Reproduce each line of the material precisely.

--------

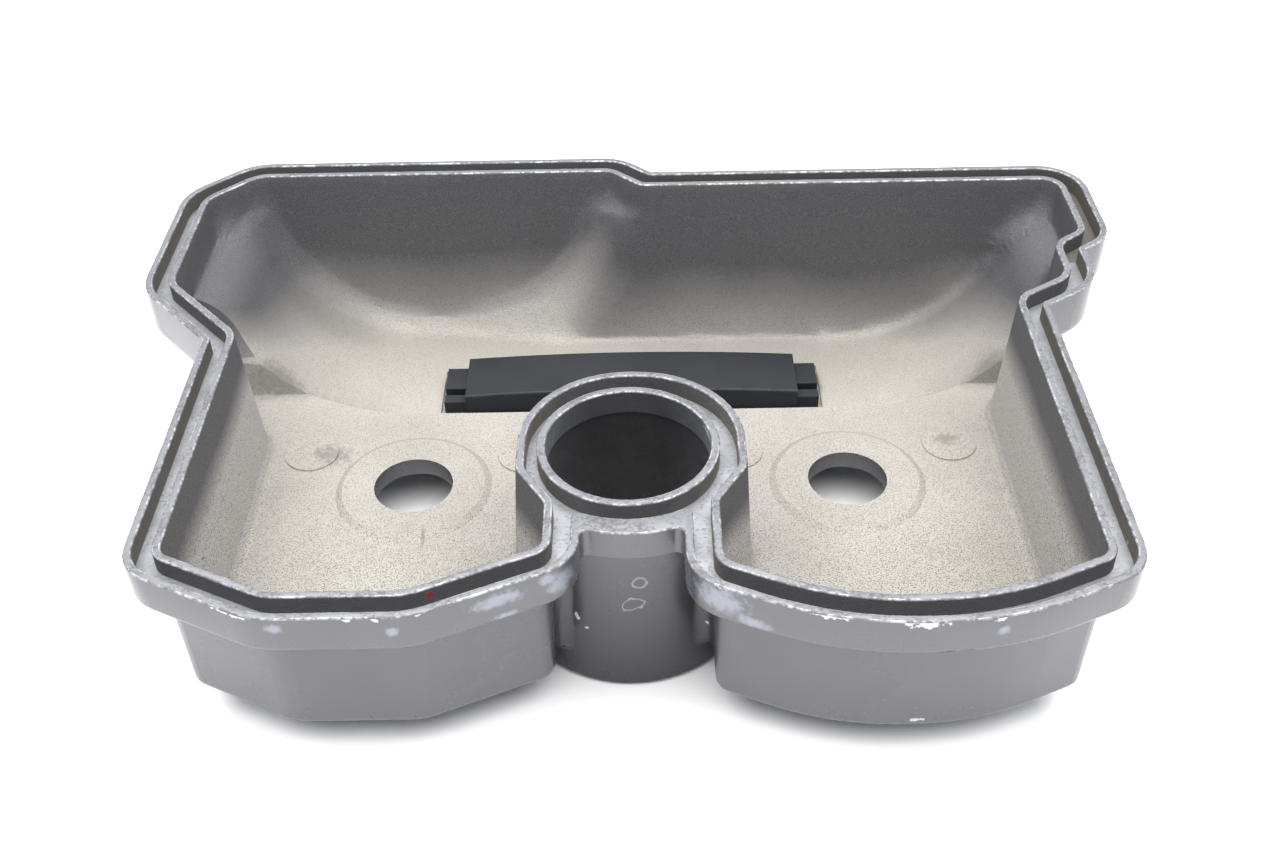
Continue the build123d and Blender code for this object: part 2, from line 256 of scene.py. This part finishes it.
def makeInnerSkin(look):
    material, tree, shader, where = newMaterial(look["name"], look["metallic"])
    grain = grainOf(tree, where, look)
    cloud = grain.outputs["Cloud"]
    axes = addNode(tree, "ShaderNodeSeparateXYZ", (-1100, 300))
    tree.links.new(where, axes.inputs[0])
    geometry = addNode(tree, "ShaderNodeNewGeometry", (-1300, 500))
    facing = addNode(tree, "ShaderNodeSeparateXYZ", (-1100, 500))
    tree.links.new(geometry.outputs["Normal"], facing.inputs[0])
    # the dark overspray ends near the rim; in the chamber, further at its sides and on walls facing the front it
    # reaches deeper as painted shade
    rearward = shiftRange(tree, (-900, 500), facing.outputs["Y"], *look["rearTilt"])
    behind = shiftRange(tree, (-900, 700), axes.outputs["Y"], *look["chamber"])
    aside = calculate(tree, (-1100, 800), "ABSOLUTE", axes.outputs["X"])
    forward = calculate(tree, (-900, 1300), "SUBTRACT", 1.0, rearward)
    lower = shiftRange(tree, (-900, 1100), aside, *look["sides"], 0.0, look["shadeDropSide"])
    lower = calculate(tree, (-700, 1100), "MULTIPLY_ADD", lower, forward, look["shadeDropChamber"])
    edge = calculate(tree, (-700, 700), "MULTIPLY_ADD", behind, lower, look["paintEnd"])
    edge = calculate(tree, (-500, 600), "MULTIPLY_ADD", rearward, look["shadeDropBack"], edge)
    blend = calculate(tree, (-700, 450), "MULTIPLY_ADD", behind, look["blendChamber"], look["paintBlend"])
    blend = calculate(tree, (-500, 450), "MULTIPLY_ADD", rearward, look["blendBack"], blend)
    above = calculate(tree, (-300, 600), "SUBTRACT", axes.outputs["Z"], edge)
    above = calculate(tree, (-100, 600), "DIVIDE", above, blend)
    slow = addNode(tree, "ShaderNodeTexNoise", (-500, 900), Scale=look["driftScale"], Detail=1.0)
    feed(tree, where, slow.inputs["Vector"])
    drift = shiftRange(tree, (-300, 800), slow.outputs["Fac"], *noiseSpan, -look["drift"], look["drift"])
    above = calculate(tree, (0, 700), "ADD", above, drift)
    oversprayAndShade = shiftRange(tree, (100, 600), above, -1.0, 1.0)
    # steep walls take a greyer, brighter colour: the brightness is painted fill light on faces the lamp barely
    # reaches
    upright = shiftRange(tree, (-900, 900), facing.outputs["Z"], *look["wallTilt"])
    bare = mixColours(tree, (-700, 200), cloud, look["dull"], look["light"])
    bare = mixColours(tree, (-500, 200), upright, bare, look["wall"])
    base = mixColours(tree, (-300, 200), oversprayAndShade, bare, look["oversprayAndShade"])
    # the pits fade towards the rear, and only the overspray and its painted shade have freckles
    strength = shiftRange(tree, (-800, 350), axes.outputs["Y"], *look["pitFade"], 1.0, look["pitLeft"])
    pits = calculate(tree, (-400, 0), "MULTIPLY", grain.outputs["Pits"], strength)
    freckles = shiftRange(tree, (-500, -200), grain.outputs["Height"], *look["freckleRange"], 0.0,
                          look["freckleStrength"])
    freckles = calculate(tree, (-300, -200), "MULTIPLY", freckles, oversprayAndShade)
    base = mixColours(tree, (-200, 400), freckles, base, look["freckle"])
    colour = mixColours(tree, (-100, 200), pits, base, look["pit"])
    # painted shade in the two creases, and the smudges, darken the colour
    sootAndShade = calculate(tree, (-100, 0), "MULTIPLY", markMask(tree, where, look["sootAndShadeSpots"], fade=look["sootAndShadeFade"]),
                     look["sootAndShadeStrength"])
    colour = mixColours(tree, (100, 200), sootAndShade, colour, look["sootAndShade"])
    finishSurface(tree, shader, look, colour, cloud, grain.outputs["Height"])
    return material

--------

**EXERCISE SOLUTION:**
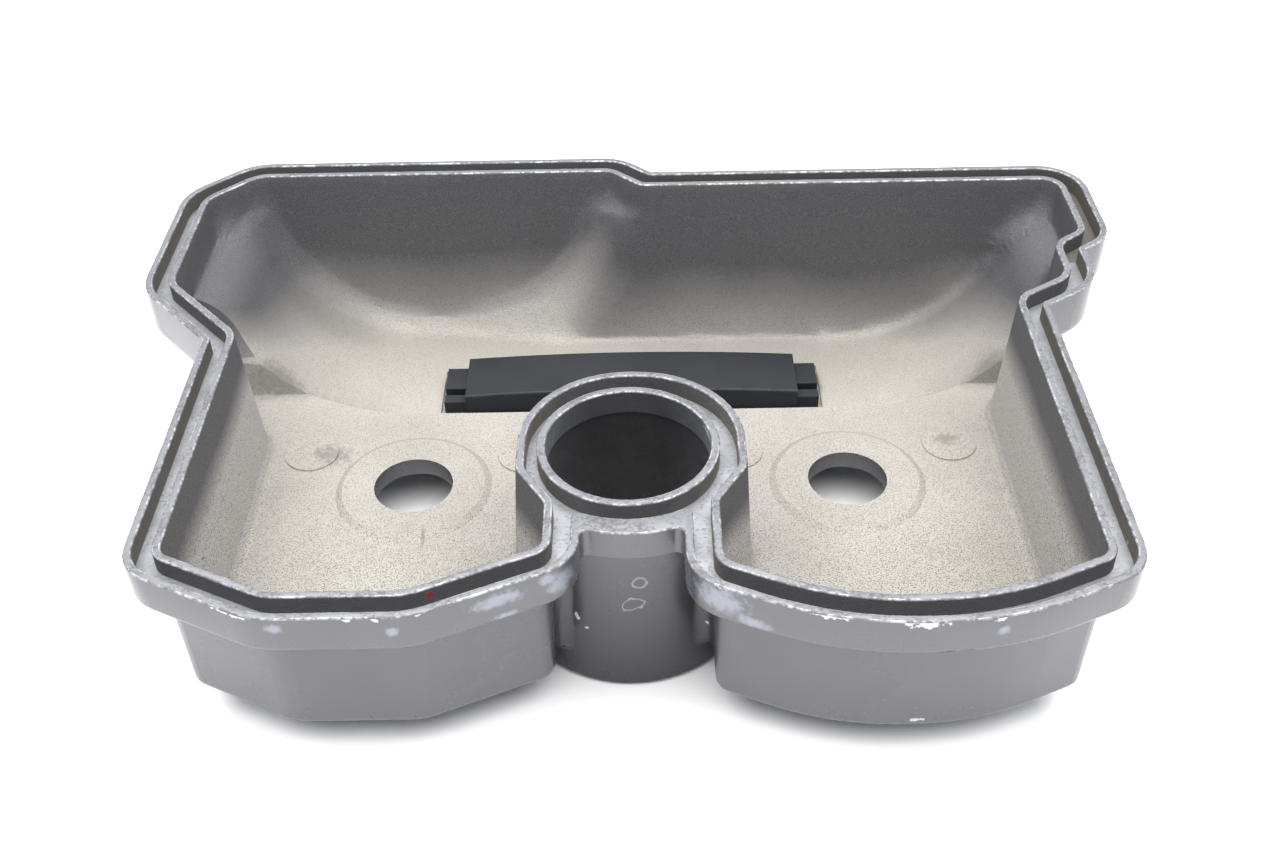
Continue the build123d and Blender code for this object: part 2, from line 256 of scene.py. This part finishes it.
def makeInnerSkin(look):
    material, tree, shader, where = newMaterial(look["name"], look["metallic"])
    grain = grainOf(tree, where, look)
    cloud = grain.outputs["Cloud"]
    axes = addNode(tree, "ShaderNodeSeparateXYZ", (-1100, 300))
    tree.links.new(where, axes.inputs[0])
    geometry = addNode(tree, "ShaderNodeNewGeometry", (-1300, 500))
    facing = addNode(tree, "ShaderNodeSeparateXYZ", (-1100, 500))
    tree.links.new(geometry.outputs["Normal"], facing.inputs[0])
    # the dark overspray ends near the rim; in the chamber, further at its sides and on walls facing the front it
    # reaches deeper as painted shade
    rearward = shiftRange(tree, (-900, 500), facing.outputs["Y"], *look["rearTilt"])
    behind = shiftRange(tree, (-900, 700), axes.outputs["Y"], *look["chamber"])
    aside = calculate(tree, (-1100, 800), "ABSOLUTE", axes.outputs["X"])
    forward = calculate(tree, (-900, 1300), "SUBTRACT", 1.0, rearward)
    lower = shiftRange(tree, (-900, 1100), aside, *look["sides"], 0.0, look["shadeDropSide"])
    lower = calculate(tree, (-700, 1100), "MULTIPLY_ADD", lower, forward, look["shadeDropChamber"])
    edge = calculate(tree, (-700, 700), "MULTIPLY_ADD", behind, lower, look["paintEnd"])
    edge = calculate(tree, (-500, 600), "MULTIPLY_ADD", rearward, look["shadeDropBack"], edge)
    blend = calculate(tree, (-700, 450), "MULTIPLY_ADD", behind, look["blendChamber"], look["paintBlend"])
    blend = calculate(tree, (-500, 450), "MULTIPLY_ADD", rearward, look["blendBack"], blend)
    above = calculate(tree, (-300, 600), "SUBTRACT", axes.outputs["Z"], edge)
    above = calculate(tree, (-100, 600), "DIVIDE", above, blend)
    slow = addNode(tree, "ShaderNodeTexNoise", (-500, 900), Scale=look["driftScale"], Detail=1.0)
    feed(tree, where, slow.inputs["Vector"])
    drift = shiftRange(tree, (-300, 800), slow.outputs["Fac"], *noiseSpan, -look["drift"], look["drift"])
    above = calculate(tree, (0, 700), "ADD", above, drift)
    oversprayAndShade = shiftRange(tree, (100, 600), above, -1.0, 1.0)
    # steep walls take a greyer, brighter colour: the brightness is painted fill light on faces the lamp barely
    # reaches
    upright = shiftRange(tree, (-900, 900), facing.outputs["Z"], *look["wallTilt"])
    bare = mixColours(tree, (-700, 200), cloud, look["dull"], look["light"])
    bare = mixColours(tree, (-500, 200), upright, bare, look["wall"])
    base = mixColours(tree, (-300, 200), oversprayAndShade, bare, look["oversprayAndShade"])
    # the pits fade towards the rear, and only the overspray and its painted shade have freckles
    strength = shiftRange(tree, (-800, 350), axes.outputs["Y"], *look["pitFade"], 1.0, look["pitLeft"])
    pits = calculate(tree, (-400, 0), "MULTIPLY", grain.outputs["Pits"], strength)
    freckles = shiftRange(tree, (-500, -200), grain.outputs["Height"], *look["freckleRange"], 0.0,
                          look["freckleStrength"])
    freckles = calculate(tree, (-300, -200), "MULTIPLY", freckles, oversprayAndShade)
    base = mixColours(tree, (-200, 400), freckles, base, look["freckle"])
    colour = mixColours(tree, (-100, 200), pits, base, look["pit"])
    # painted shade in the two creases, and the smudges, darken the colour
    sootAndShade = calculate(tree, (-100, 0), "MULTIPLY", markMask(tree, where, look["sootAndShadeSpots"], fade=look["sootAndShadeFade"]),
                     look["sootAndShadeStrength"])
    colour = mixColours(tree, (100, 200), sootAndShade, colour, look["sootAndShade"])
    finishSurface(tree, shader, look, colour, cloud, grain.outputs["Height"])
    return material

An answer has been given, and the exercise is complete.